Please do not drink great quantities of milk during the diet as this has been shown to make the candida more persistent. The same applies to great quantities of calcium supplements (if you take much more than the recommended intake). Candida cannot digest lactose, however.

It is important to make sure you drink enough liquid – as clean, still water, thinly brewed herbal or fruit teas etc.

Supply of nutrients:

Always make sure that your intake of vitamins, minerals and trace elements is sufficient, as candida sufferers are often deficient in them.

You are allowed to eat:

  • potatoes, brown rice and brown pasta, buckwheat
  • full grain bread, crisp bread, also sugar free wholemeal
  • baking products (those baked with yeast only if you are not allergic to yeast)
  • fruits which are not so sweet, fruit low on carbohydrates like strawberries or raspberries etc. (= low GI and GL)
  • meat and fish in all variations except in batter or a breadcrumb coat
  • egg dishes with milk or milk products, oven baked egg dishes
  • milk and milk products without sugar, natural yoghurt
  • all kinds of vegetables and salads
  • mushrooms
  • milk sugar (lactose)
  • wholemeal bakery, nuts in moderation, muesli without sugar
  • sugarfree chocolate, for example with Maltitol
  • artificial sweeteners like aspartame, xylit, saccharin
  • sugarfee drinks like mineral water, coffee, teas, moderately dry wines and dry champagne

You should avoid:

  • white rice, white pasta
  • yeast and all foods with yeast if you are allergic to yeast
  • any kind of white bread or white flour products
  • sweet fruits (like grapes, bananas, dates etc. with a high GI/GL)
  • dried fruit
  • egg dishes with white flour
  • yoghurts or similar with sugar and/or sugared fruits
  • glucose, household sugars, malt sugar,honey, fructose (!)
  • any kinds of sweets, cakes, biscuits, custard
  • sugar substitutes like sorbit or mannit
  • sweet drinks like lemonades, coke, fruit juices, sweet wines, beer, sweet liquors

Is a diet alone enough to kill Candida?

The special diet is vital to diminish the number of fungi but you will need the medication in addition as nobody can starve candida to death. In an emergency candida can switch to a protein metabolism.

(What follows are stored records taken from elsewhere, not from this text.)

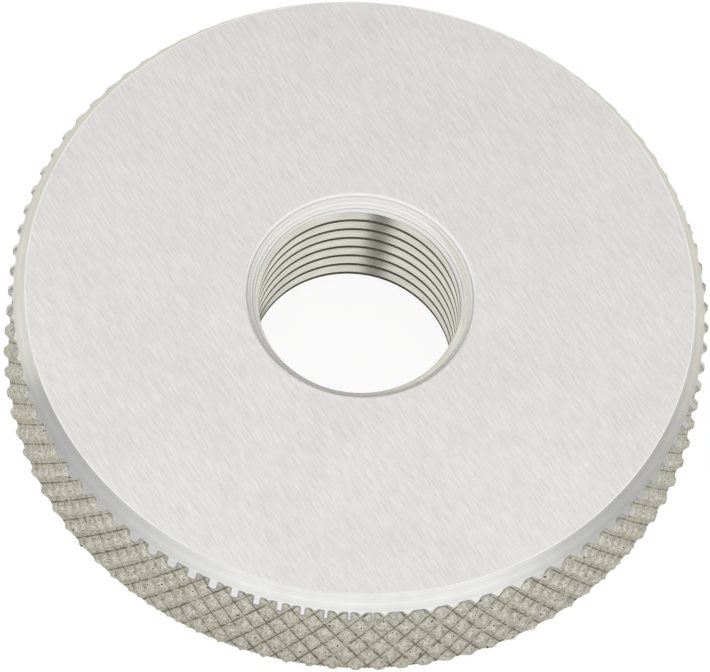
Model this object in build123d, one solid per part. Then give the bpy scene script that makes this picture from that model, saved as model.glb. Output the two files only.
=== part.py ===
# Thread ring gauge: a hardened steel ring, turned and ground, with a fine internal thread
# and a diamond knurl on its rim. Millimetres, +Z up along the bore's axis, with the origin
# at the centre of the lower face.
import os
from math import ceil, cos, floor, pi, radians, sin, sqrt, tan

from build123d import *

# The turned ring
outer_diameter = 38.0
thickness = 8.8
upper_chamfer_height = 1.5
upper_chamfer_angle = 30.0  # degrees from the axis
lower_chamfer_height = 1.45
lower_chamfer_angle = 45.0

# The thread. Its bore is modelled plain, at the minor diameter, which is where the ring
# closes on a screw.
thread_major_diameter = 12.0
thread_pitch = 1.0
countersink_diameter = 12.6
countersink_angle = 90.0  # degrees, included

# The knurl: two sets of grooves that lean opposite ways round the rim. The two knurling
# wheels track a few grooves apart in a turn, so the diamonds change a little on the way.
left_hand_grooves = 96
right_hand_grooves = 92
groove_lean = 29.7  # degrees from the axis
groove_depth = 0.27
left_hand_start = 0.24  # degrees round the rim where the first groove meets the lower face
right_hand_start = 2.55

# What follows from those sizes
crest_radius = outer_diameter / 2
root_radius = crest_radius - groove_depth
minor_radius = (thread_major_diameter - 5 / 8 * sqrt(3) * thread_pitch) / 2
countersink_radius = countersink_diameter / 2
countersink_depth = (countersink_radius - minor_radius) / tan(radians(countersink_angle / 2))
upper_slope = tan(radians(upper_chamfer_angle))
lower_slope = tan(radians(lower_chamfer_angle))
upper_face_radius = crest_radius - upper_chamfer_height * upper_slope
lower_face_radius = crest_radius - lower_chamfer_height * lower_slope
lean_slope = tan(radians(groove_lean))
stock = 1.0  # what is turned away beyond the knurl's crests


def turned_ring():
    """The bore, countersinks, faces and rim chamfers, with stock left on for the knurl."""
    stock_radius = crest_radius + stock
    half_section = Polyline(
        (minor_radius, countersink_depth),
        (countersink_radius, 0),
        (lower_face_radius, 0),
        (stock_radius, (stock_radius - lower_face_radius) / lower_slope),
        (stock_radius, thickness - (stock_radius - upper_face_radius) / upper_slope),
        (upper_face_radius, thickness),
        (countersink_radius, thickness),
        (minor_radius, thickness - countersink_depth),
        close=True,
    )
    return revolve(Plane.XZ * make_face(half_section), Axis.Z)


def groove_angle(start, count, number):
    """Where a groove meets the lower face, in radians round the rim."""
    return radians(start) + 2 * pi * number / count


def crossing(left, right):
    """The angle and height at which a left-hand and a right-hand groove cross."""
    falling = groove_angle(left_hand_start, left_hand_grooves, left)
    rising = groove_angle(right_hand_start, right_hand_grooves, right)
    height = crest_radius * (falling - rising) / 2 / lean_slope
    return (falling + rising) / 2, height


def same_crossing(left, right):
    """One name for a crossing, however many turns round the rim its grooves were counted."""
    turns = left // left_hand_grooves
    return left - turns * left_hand_grooves, right - turns * right_hand_grooves


def diamond_corners(left, right):
    """The four crossings round a diamond: left, lowest, right and highest."""
    return [(left, right), (left, right + 1), (left + 1, right + 1), (left + 1, right)]


def diamonds_between(low, high):
    """Every diamond that reaches into the stretch of rim from low to high."""
    groove_spacing = 2 * pi / right_hand_grooves
    found = []
    for left in range(left_hand_grooves):
        falling = groove_angle(left_hand_start, left_hand_grooves, left) - radians(right_hand_start)
        first = floor((falling - 2 * lean_slope * high / crest_radius) / groove_spacing) - 1
        last = ceil((falling - 2 * lean_slope * low / crest_radius) / groove_spacing) + 1
        for right in range(first, last):
            heights = [crossing(*corner)[1] for corner in diamond_corners(left, right)]
            if max(heights) > low and min(heights) < high:
                found.append((left, right))
    return found


def on_rim(radius, angle, height):
    return Vector(radius * cos(angle), radius * sin(angle), height)


def diamond_flanks(left, right):
    """The four flanks of a diamond, from the grooves round it up to its point."""
    corners = [crossing(*corner) for corner in diamond_corners(left, right)]
    angle = sum(corner[0] for corner in corners) / 4
    height = sum(corner[1] for corner in corners) / 4
    point = on_rim(crest_radius, angle, height)
    foot = [on_rim(root_radius, *corner) for corner in corners]
    return [(start, end, point) for start, end in zip(foot, foot[1:] + foot[:1])]


def plain_end(edges, level):
    """Walls from the outermost grooves straight to a level beyond the ring, and the end there."""
    walls = [
        (
            on_rim(root_radius, *near),
            on_rim(root_radius, *far),
            on_rim(root_radius, far[0], level),
            on_rim(root_radius, near[0], level),
        )
        for near, far in edges
    ]
    angles = sorted(near[0] % (2 * pi) for near, far in edges)
    return walls + [tuple(on_rim(root_radius, angle, level) for angle in angles)]


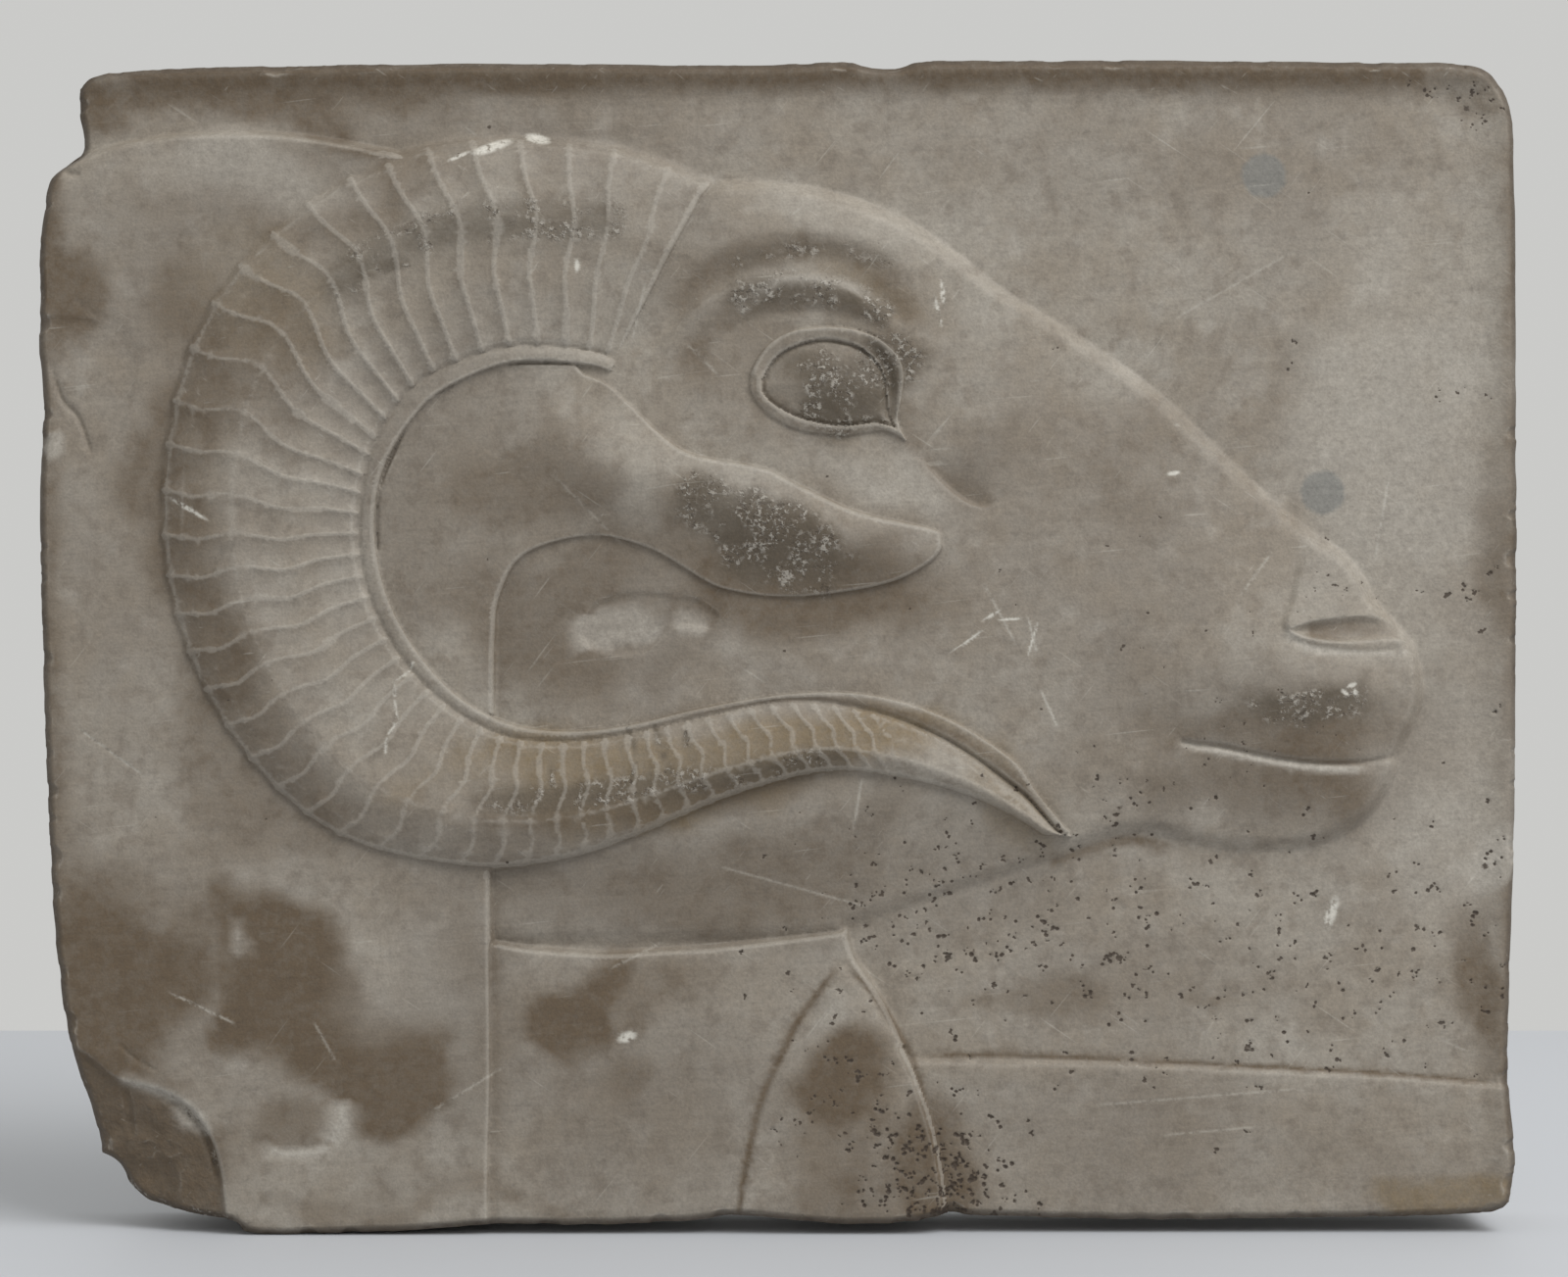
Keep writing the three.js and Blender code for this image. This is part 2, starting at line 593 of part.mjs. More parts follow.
// Rows of spots along the edges of the carving, the strongest first: curve, offsets, spacing, clearance
const edgeRows = [
  [eyeInnerUpper, [0, -0.4, -1.4, -2.8], 1.6],
  [eyeInnerLower, [0, -0.4, -1.4, -2.8], 1.6],
  [eyeOuterUpper, [0, -0.3 * eyeRimWidth], 1.6, leastGap],
  [eyeOuterLower, [0, -0.3 * eyeRimWidth], 1.6, leastGap],
  [nostrilUpper, shoulderRows(nostrilEdgeWidth, -1), 1.4],
  [nostrilLower, [0, -0.25, -0.6], 1.4],
  [mouthLine, grooveRows(1.6 * mouthWidth), 1.8],
  [faceProfile, shoulderRows(faceEdgeWidth, -1), 2.2],
  [earTop, shoulderRows(discEdgeWidth, -1), 2],
  [earBottom, shoulderRows(discEdgeWidth, -1), 2],
  [lidFold, grooveRows(1.4 * lidFoldWidth), 1.8],
  [lidCrest, grooveRows(lidWidth), 2],
  [browLine, grooveRows(browOuterWidth, browInnerWidth), 2.4],
  [tearLine, grooveRows(tearUpperWidth, 1.4 * tearLowerWidth), 1.8],
  [noseFold, [0, 0.5, noseWingWidth], 2],
  [earCrest, [-earLowerWidth, -0.5 * earLowerWidth, 0, 0.5 * earUpperWidth, earUpperWidth], 4],
  [wigArc, shoulderRows(wigEdgeWidth, -1), 2.4],
  [wigFront, shoulderRows(wigEdgeWidth, -1), 3],
  [neckPanelTop, shoulderRows(neckEdgeWidth, -1), 2.4],
  [neckPanelFront, shoulderRows(neckEdgeWidth, -1), 2.4],
  [leafRight, [0, -0.15, -0.8, -2.4], 2.4],
  [leafLeft, [-0.05, 0.3, 1.2, 3], 2.6],
  [shoulderLine, shoulderRows(shoulderEdgeWidth, -1), 3],
  [scarOutline, [0, -brokenEdgeWidth], 1.8],
  [flakeEdge, [0, -brokenEdgeWidth], 2.4],
  [fractureRidge, [0, -0.8, -3, -7, -11], 2.6, 0.8],
  [[[100, sketch.top], [1500, sketch.top]], rimRows, 5, 1.1],
  [[[sketch.right, 110], [sketch.right, 1220]], rimRows, 5, 1.1],
];

/** All spots of the carved face, the strongest edges first. */
function placeSpots() {
  const outline = slabOutline();
  const spots = new Spots(outline);
  const wornEdge = outline.flatMap((spot, i) => {
    const before = outline.at(i - 1);
    const after = outline[(i + 1) % outline.length];
    const run = after.clone().sub(before).normalize();
    return [0.16, 0.5, 1].map((share) => (
      new THREE.Vector2(spot.x - run.y * share * edgeWear, spot.y + run.x * share * edgeWear)
    ));
  });
  spots.add(wornEdge, leastGap);
  spots.add(horn.spots());
  for (const [curve, offsets, spacing, clearance] of edgeRows) {
    spots.add(rowsAlong(curve, offsets, spacing), clearance);
  }
  spots.add(plainSpots(), plainSpacing * 0.55);
  return { outline, all: spots.all };
}

/** A staggered field of wide spots for the plain stone and the soft forms. */
function plainSpots() {
  const field = [];
  const rise = plainSpacing * Math.sqrt(0.75);
  for (let row = 0; row * rise < panelHeight; row += 1) {
    for (let step = 0; step * plainSpacing < panelWidth; step += 1) {
      const x = (step + (row % 2) / 2) * plainSpacing - panelWidth / 2;
      field.push(new THREE.Vector2(x, row * rise - panelHeight / 2));
    }
  }
  return field;
}

/** Circle through three spots, for the test of which facets a new spot breaks up. */
function circleThrough(a, b, c) {
  const [bx, by, cx, cy] = [b.x - a.x, b.y - a.y, c.x - a.x, c.y - a.y];
  const twice = 2 * (bx * cy - by * cx);
  const [bb, cc] = [bx * bx + by * by, cx * cx + cy * cy];
  const x = (cy * bb - by * cc) / twice;
  const y = (bx * cc - cx * bb) / twice;
  return { x: a.x + x, y: a.y + y, reach: x * x + y * y };
}

/** Facets between spots such that no spot lies in the circle of another three. */
function delaunay(spots) {
  const settled = spots.map(({ x, y }, i) => ({
    x: x + tieBreak * Math.sin(12.9898 * i),
    y: y + tieBreak * Math.sin(78.233 * i + 1),
  }));
  const count = spots.length;
  const far = 20 * (panelWidth + panelHeight);
  settled.push({ x: -far, y: -far }, { x: far, y: -far }, { x: 0, y: far });
  const facet = (...corners) => ({ corners, circle: circleThrough(...corners.map((i) => settled[i])) });
  let open = [facet(count, count + 1, count + 2)];
  const closed = [];
  const order = Array.from({ length: count }, (_, i) => i).sort((a, b) => settled[a].x - settled[b].x);
  for (const spot of order) {
    const { x, y } = settled[spot];
    const sides = new Map();
    const untouched = [];
    for (const candidate of open) {
      const { circle } = candidate;
      const passed = x - circle.x;
      if (passed > 0 && passed * passed > circle.reach) {
        closed.push(candidate);
        continue;
      }
      if (passed * passed + (y - circle.y) ** 2 > circle.reach) {
        untouched.push(candidate);
        continue;
      }
      const [a, b, c] = candidate.corners;
      for (const [from, to] of [[a, b], [b, c], [c, a]]) {
        if (!sides.delete(`${to},${from}`)) sides.set(`${from},${to}`, [from, to]);
      }
    }
    open = untouched;
    for (const [from, to] of sides.values()) open.push(facet(from, to, spot));
  }
  return [...closed, ...open].map(({ corners }) => corners).filter((corners) => Math.max(...corners) < count);
}

/** Facets of the carved face: those of the spots that lie within the slab's outline. */
function frontFacets({ outline, all }) {
  const ring = [...outline, outline[0]];
  return delaunay(all).filter(([a, b, c]) => {
    const middle = all[a].clone().add(all[b]).add(all[c]).divideScalar(3);
    return insideRing(ring, middle);
  });
}

/** Height of the finished face above the flat back, with worn edges and the broken corner. */
function faceHeightAt(outline, { x, y: z }) {
  const fromEdge = nearestOn(outline, x, z).distance;
  const worn = edgeWear * (1 - shoulder(fromEdge, edgeWear));
  return groundThickness + carvedHeight(x, z) - worn - fractureDrop(x, z);
}

/** The ring of edges that only one facet uses, in order round the face. */
function openRing(triangles) {
  const next = new Map();
  const edges = new Set();
  for (const [a, b, c] of triangles) {
    for (const [from, to] of [[a, b], [b, c], [c, a]]) edges.add(`${from},${to}`);
  }
  for (const edge of edges) {
    const [from, to] = edge.split(',').map(Number);
    if (!edges.has(`${to},${from}`)) next.set(from, to);
  }
  const ring = [next.keys().next().value];
  while (next.get(ring.at(-1)) !== ring[0]) ring.push(next.get(ring.at(-1)));
  return ring;
}

/** The slab as one closed body: carved face, straight sides and flat back. */
function reliefPanelGeometry() {
  const spots = placeSpots();
  const outline = [...spots.outline, spots.outline[0]];
  const triangles = frontFacets(spots);
  const ring = openRing(triangles);
  const positions = spots.all.flatMap((spot) => [spot.x, -faceHeightAt(outline, spot), spot.y]);
  const backStart = spots.all.length;
  const backRing = ring.map((corner) => spots.all[corner]);
  for (const { x, y } of backRing) positions.push(x, 0, y);
  ring.forEach((corner, i) => {
    const j = (i + 1) % ring.length;
    triangles.push([ring[j], corner, backStart + i], [ring[j], backStart + i, backStart + j]);
  });
  for (const [a, b, c] of THREE.ShapeUtils.triangulateShape(backRing, [])) {
    triangles.push([backStart + a, backStart + c, backStart + b]);
  }
  const geometry = new THREE.BufferGeometry();
  geometry.setAttribute('position', new THREE.Float32BufferAttribute(positions, 3));
  geometry.setIndex(triangles.flat());
  geometry.computeVertexNormals();
  return geometry;
}

const limestone = new THREE.MeshStandardMaterial({ color: 0x9c9284, roughness: 0.82, metalness: 0 });

const reliefPanel = new THREE.Mesh(reliefPanelGeometry(), limestone);
reliefPanel.name = 'relief_panel';

const model = new THREE.Group();
model.name = 'stone_relief_panel';
model.add(reliefPanel);

export default model;
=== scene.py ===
import logging
import math
from dataclasses import dataclass, field
from enum import Enum
from typing import Optional, Sequence

import bpy
import numpy as np
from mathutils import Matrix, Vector


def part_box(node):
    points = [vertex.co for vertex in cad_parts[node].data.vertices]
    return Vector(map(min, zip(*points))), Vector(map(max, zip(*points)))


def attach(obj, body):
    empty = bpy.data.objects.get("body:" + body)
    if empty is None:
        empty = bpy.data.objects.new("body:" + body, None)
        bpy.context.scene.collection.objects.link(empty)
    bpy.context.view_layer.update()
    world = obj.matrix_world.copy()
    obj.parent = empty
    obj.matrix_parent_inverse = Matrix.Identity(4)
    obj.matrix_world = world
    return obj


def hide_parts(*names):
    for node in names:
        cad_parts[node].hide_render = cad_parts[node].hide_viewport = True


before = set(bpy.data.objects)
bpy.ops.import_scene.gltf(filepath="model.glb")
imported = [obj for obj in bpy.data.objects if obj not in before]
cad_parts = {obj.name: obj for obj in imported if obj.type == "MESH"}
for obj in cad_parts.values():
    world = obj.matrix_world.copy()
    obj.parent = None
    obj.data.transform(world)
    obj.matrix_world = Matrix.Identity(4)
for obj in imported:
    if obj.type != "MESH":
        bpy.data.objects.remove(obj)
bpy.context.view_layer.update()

log = logging.getLogger("relief_panel")

Pixels = Sequence[tuple[float, float]]
Array = np.ndarray

PHOTO_WIDTH = 1600
PHOTO_HEIGHT = 1303
PANEL_WIDTH = 0.160
PANEL_HEIGHT = 0.127
GROUND_THICKNESS = 0.015
CURVE_STEPS = 5
OUTLINE_STEPS = 12
FULL_TONE = 255
GAMMA = 2.2
HUMP_REACH = 2.6
LEAST = 1e-6
FULL_CELLS = 1024
GRID_CELLS = FULL_CELLS
COARSE_CELLS = 128
COARSE_STEP = GRID_CELLS // COARSE_CELLS


@dataclass(frozen=True)
class Sketch:
    """The photograph's frame of pixels laid over the face, x to the right and y down.

    Its edges are the slab's outermost points, so a place in pixels is a share of the panel's size.
    """

    left: float = 39.0
    right: float = 1550.0
    top: float = 60.0
    bottom: float = 1260.0

    def x(self, pixel: float) -> float:
        """Place across the panel: share of the sketch's width, less a half, times the width."""
        return ((pixel - self.left) / (self.right - self.left) - 0.5) * PANEL_WIDTH

    def z(self, pixel: float) -> float:
        """Place up the panel: a half less the share of the sketch's height, times the height."""
        return (0.5 - (pixel - self.top) / (self.bottom - self.top)) * PANEL_HEIGHT

    def size(self, pixels: float) -> float:
        """A length on the sketch as a length on the panel."""
        return pixels / (self.right - self.left) * PANEL_WIDTH

    def on_panel(self, points: Pixels) -> Array:
        """Sketch points as rows of x and z on the panel's face."""
        pixels = np.asarray(points, dtype=float)
        return np.stack([self.x(pixels[:, 0]), self.z(pixels[:, 1])], axis=1)


SKETCH = Sketch()


def clamp01(value: Array) -> Array:
    """Value held between 0 and 1."""
    return np.clip(value, 0.0, 1.0)


def ease(value: Array) -> Array:
    """Smooth step: 3v^2 - 2v^3 for v between 0 and 1."""
    share = clamp01(value)
    return share * share * (3.0 - 2.0 * share)


def mix(a: Array, b: Array, share: Array) -> Array:
    """Straight blend from a to b."""
    return a + (b - a) * share


def shoulder(depth: Array, width: float) -> Array:
    """Round of a form's edge: half an ease of t = depth/width and half 1 - (1 - t)^2."""
    t = clamp01(depth / width)
    return 0.5 * ease(t) + 0.5 * (1.0 - (1.0 - t) ** 2)


def hump(distance: Array, width: float) -> Array:
    """Soft ridge or groove: exp(-(distance/width)^2)."""
    return np.exp(-((distance / width) ** 2))


def smooth_curve(points: Pixels, steps: int = CURVE_STEPS) -> Array:
    """Uniform Catmull-Rom curve through sketch points, on the panel's face.

    Each span is p1 + v0 t + (3d - 2v0 - v1) t^2 + (v0 + v1 - 2d) t^3, where d is the way from
    p1 to p2 and v0, v1 are half the ways between the neighbours of p1 and of p2.

    Args:
        points: the sketch points.
        steps: points made for each span.

    Returns:
        Rows of x and z.
    """
    spots = SKETCH.on_panel(points)
    padded = np.concatenate([spots[:1], spots, spots[-1:]])
    p0, p1, p2, p3 = padded[:-3], padded[1:-2], padded[2:-1], padded[3:]
    t = (np.arange(steps) / steps)[None, :, None]
    d = (p2 - p1)[:, None]
    v0 = ((p2 - p0) / 2)[:, None]
    v1 = ((p3 - p1) / 2)[:, None]
    spans = p1[:, None] + v0 * t + (3 * d - 2 * v0 - v1) * t**2 + (v0 + v1 - 2 * d) * t**3
    return np.concatenate([spans.reshape(-1, 2), spots[-1:]])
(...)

How should you eat after the diet phase?

After approx. 8 weeks of a candida diet meal plan you should not go back to nutrition rich on sugar and sweets. Instead you should try to eat healthy whole foods for as long as possible, at least for 4 – 6 months. Whilst eating whole foods you should avoid all refined sugars, but you are encouraged to eat all kinds of fruit, including the sweet ones. White flour is not advisable anyway, as it is low on nutrients and fibre.

Whole foods contain a high percentage of vegetables, fruits and salads. They should be prepared very gently (not overcooked) and should supply you with moderate quantities of milk, milk products, eggs, fish and meats. Your diet should be versatile but not too rich.

Speak to your nutritionist or naturopath about a healthy diet.